There are more charting methods available like Kagi Chart, Renko Chart, Three-line Break Chart, Point & Figure Chart etc. other than a traditional method like line chart, bar chart & candlestick chart. They all present the same data but provide their unique interpretation. They do have their drawback and advantages. In summary, the charting method is just a way to read the data at the end it’s the key decision of the trader that matters to the trade. A trader should pick the charting method that should be simple to understand and should represent the price flow or trend. And these two factors are covered under the candlestick charting method. Thus I use the candlestick charting method.
Factors affecting Successful Chart Analysis?

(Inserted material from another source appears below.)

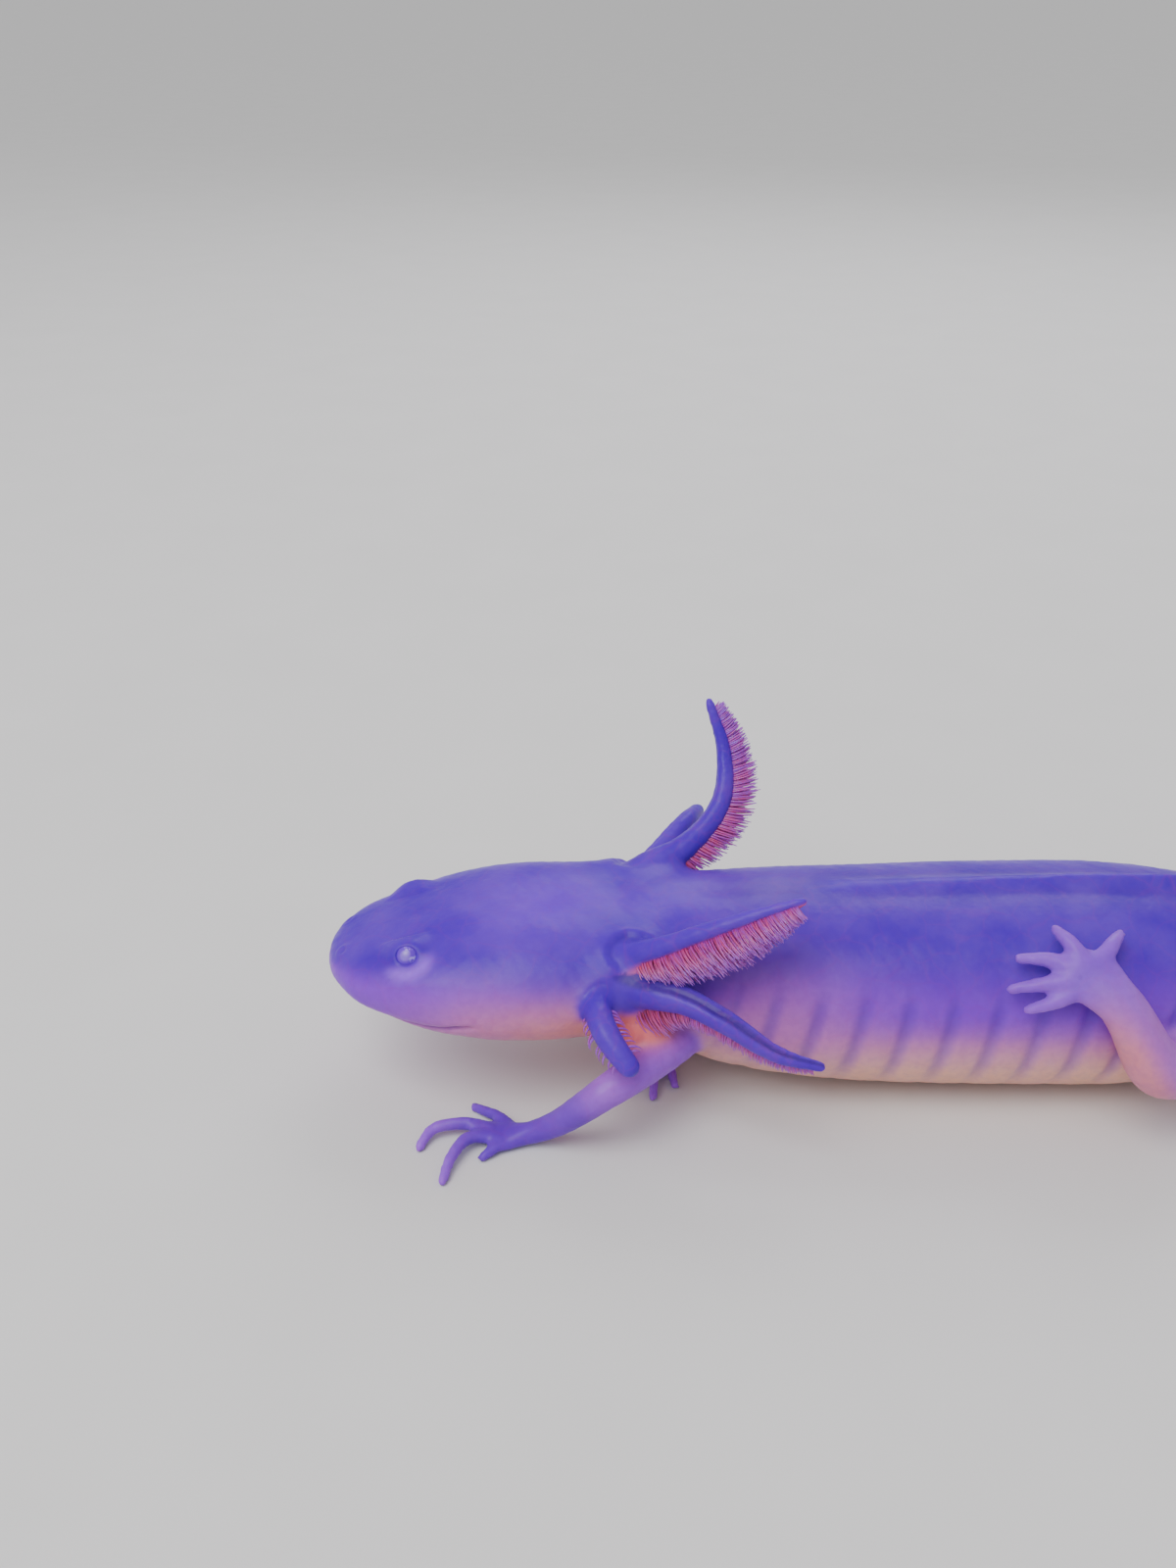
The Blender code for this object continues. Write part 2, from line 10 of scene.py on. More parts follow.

Stick to the Principles: I have observed that most traders or investors formulate the trading strategy on random assumption. Better they stick to the principles of technical analysis. A trader must make it sure that the strategy he or she deploying should be based on the principles of technical analysis or in other words the logic involved in trading strategy should be based on technical analysis. It should be back-tested with substantial data.
Focus on your niche: We as a trader can not focus on every move in the market neither we can trade every script. So it’s very important that we should focus on our trading system and its entry and exit signal rather than wondering about our missed trading opportunity somewhere. In other words, never compromise with its own trading system.
Consistency: Whatever you do whether it is a trend following on daily chart or scalping or swing trading, I request you to do it with consistency. Success comes to those who are consistent for it.
Follow the routine: As a trader, your job is to update the information, find some opportunities and execute them. But to achieve this you must be consistent with the daily routine such as updating charts regularly at a particular time on each day, analyzing the trading opportunity etc.